As early as August last year when the US renewed the listing of the CPP, NPA and Prof. Sison as “terrorists,” Prof. Sison had already said that “if the GRP refuses to come to terms with the NDFP on such fundamental issues as genuine national independence, democracy, social justice and basic reforms, then there is really no basis for continuing the peace negotiations” under Mrs. Arroyo’s fascist, puppet, deceitful, murderous, corrupt, anti-people regime.


Also as early as October last year, Prof. Sison has already discerned that “a broad united front is steadily developing to seek the removal of the current ruling clique from power.” 

In his June 29 statement a few days ago, Prof. Sison as Chief Political Consultant of the NDFP declared that “the Filipino people must remove Arroyo and her ultra-reactionary cohorts from power as soon as possible to pave the way for the resumption of formal talks in the peace negotiations……as they have consistently sabotaged the GRP-NDFP peace negotiations.” 

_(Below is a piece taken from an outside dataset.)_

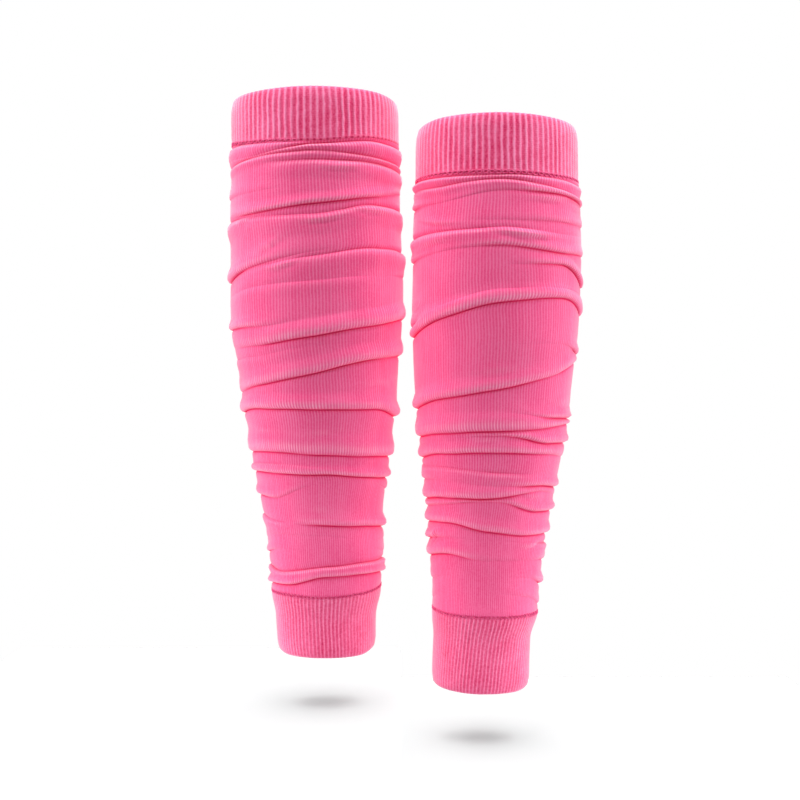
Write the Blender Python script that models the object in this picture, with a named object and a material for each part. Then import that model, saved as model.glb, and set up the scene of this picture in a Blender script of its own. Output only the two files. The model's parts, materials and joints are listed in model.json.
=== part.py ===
"""A pair of calf compression sleeves, filled out and scrunched down, standing side by side.

Each sleeve is one knitted tube with as many stitches round at the knee as at the ankle: a ribbed
knee cuff, a long fine-knit tube that lies in stacked folds, and a ribbed ankle cuff. The three
pieces meet along a course of eyelets, where they keep a small gap.

The front of the sleeves faces -Y. Sizes below are millimetres, and heights are counted from the
level of the calf, which is the origin. Angles run round a sleeve from its front, 0 degrees,
through its right side, 90 degrees, to its back, 180 degrees.
"""

import math
from collections import namedtuple

import bmesh
import bpy

MM = 0.001

# The knit
STITCHES = 168        # needles round the sleeve, the same from cuff to cuff
STITCHES_A_RIB = 2    # one raised stitch and one sunk stitch
RIB_HEIGHT = 0.8      # how far a raised stitch of a cuff stands above a sunk one
STITCHES_A_SIDE = 7   # stitches that one flat of the folded tube spans
CUFF_WALL = 2.6       # doubled rib knit
TUBE_WALL = 2.1       # fine knit, loose over a general calf
SEAM_GAP = 0.3        # between a cuff and the tube
SEAM_TUCK = 0.9       # how far both pieces draw in where they meet
HEM_LENGTH = 3.0      # the turned edge of a cuff, rounded off over this length
HEM_ROUND = 0.9
CUFF_FLARE = 7.0      # the ankle cuff opens into the tube over this length

# The section of a leg, as shares of the half width
FRONT_DEPTH = 0.97    # the shin side is a little flatter
BACK_DEPTH = 1.01
CALF_BULGE = 0.05     # more depth at the back of the calf
CALF_HEIGHT = 75.0
CALF_REACH = 75.0

# Folds
NOSE = 1.9            # length over which a fold's rounded edge rises out of its crease
NOSE_SHARE = 0.4      # or this share of the roll, if that is less
BAND = 0.75           # share of a roll that stands at its full height
FADE = 1.6            # rolls have sunk back into the tube at this many times their height
CREASE = 0.25         # a crease lies this share of the fold's height under the plain tube
TUCK = 2.5            # width of the hollow on the far side of a crease
FOLD_SPACE = 1.3      # least distance between two creases
ROW_SPACE = 0.55      # least distance between two rows of points
WANDER = 4.0          # how far a crease strays up and down across the back
WANDER_RISE = 0.4     # share by which a fold's rise varies there
WANDER_STEP = 137.5   # degrees by which one fold's straying differs from the next one's

PINK = (0.87, 0.13, 0.33, 1.0)
ROUGHNESS = 0.9

# Where the tables below give a value round a sleeve
SIDES = (-90.0, -45.0, 0.0, 45.0, 90.0, 180.0)
Around = namedtuple("Around", "left front_left front front_right right back")

# The outline from the front: the sleeve's middle and half width at each height
Section = namedtuple("Section", "height middle half_width")

# A fold: the height of its crease, and how far the cloth stands out beside the crease. The cloth
# above lies on top where the rise is positive, the cloth below where it is negative. The roll is
# the height of the raised band.
Fold = namedtuple(
    "Fold",
    "left front_left front front_right right back "
    "rise_left rise_front_left rise_front rise_front_right rise_right rise_back roll",
)

LEFT_SECTIONS = [
    Section(193, -61.0, 56.0),
    Section(175, -60.8, 56.6),
    Section(150, -60.4, 56.2),
    Section(125, -60.0, 56.8),
    Section(90, -59.2, 57.2),
    Section(60, -59.0, 57.5),
    Section(40, -58.8, 56.7),
    Section(20, -58.2, 54.1),
    Section(0, -57.4, 52.2),
    Section(-12, -57.0, 51.4),
    Section(-25, -56.6, 48.2),
    Section(-45, -56.0, 45.6),
    Section(-60, -55.4, 43.2),
    Section(-75, -55.2, 40.6),
    Section(-90, -54.2, 39.2),
    Section(-105, -52.8, 38.6),
    Section(-120, -52.4, 37.2),
    Section(-134, -52.7, 36.4),
    Section(-150, -53.0, 33.4),
    Section(-174, -52.2, 32.8),
]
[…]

In conclusion, my personal view from what has been surveyed and studied above is that the formal peace talks will only resume when a regime that is everything else except what Mrs. Arroyo’s hated regime personifies, negotiates in earnest with the NDFP to address the roots of the armed conflict and really work for a just and lasting peace for the people. #


[1] Paper read at the forum on “Status of Peace Talks and Prospects Under the Gloria Macapagal-Arroyo Regime,” 7 July 2005, Our Lady of the Pillar Colleges, Cauayan City, Isabela, sponsored by the Justice and Peace Desk, Social Action Center of the Diocese of Ilagan, Isabela and KARAPATAN-Cagayan Valley.


Atty. Olalia is one of the independent nominees of the NDFP to the Joint Secretariat (JS) of the Joint Monitoring Committee created under the Comprehensive Agreement on Respect for Human Rights and International Humanitarian Law (CARHRIHL). He is also legal consultant of the NDFP-JS and the NDFP Negotiating Panel.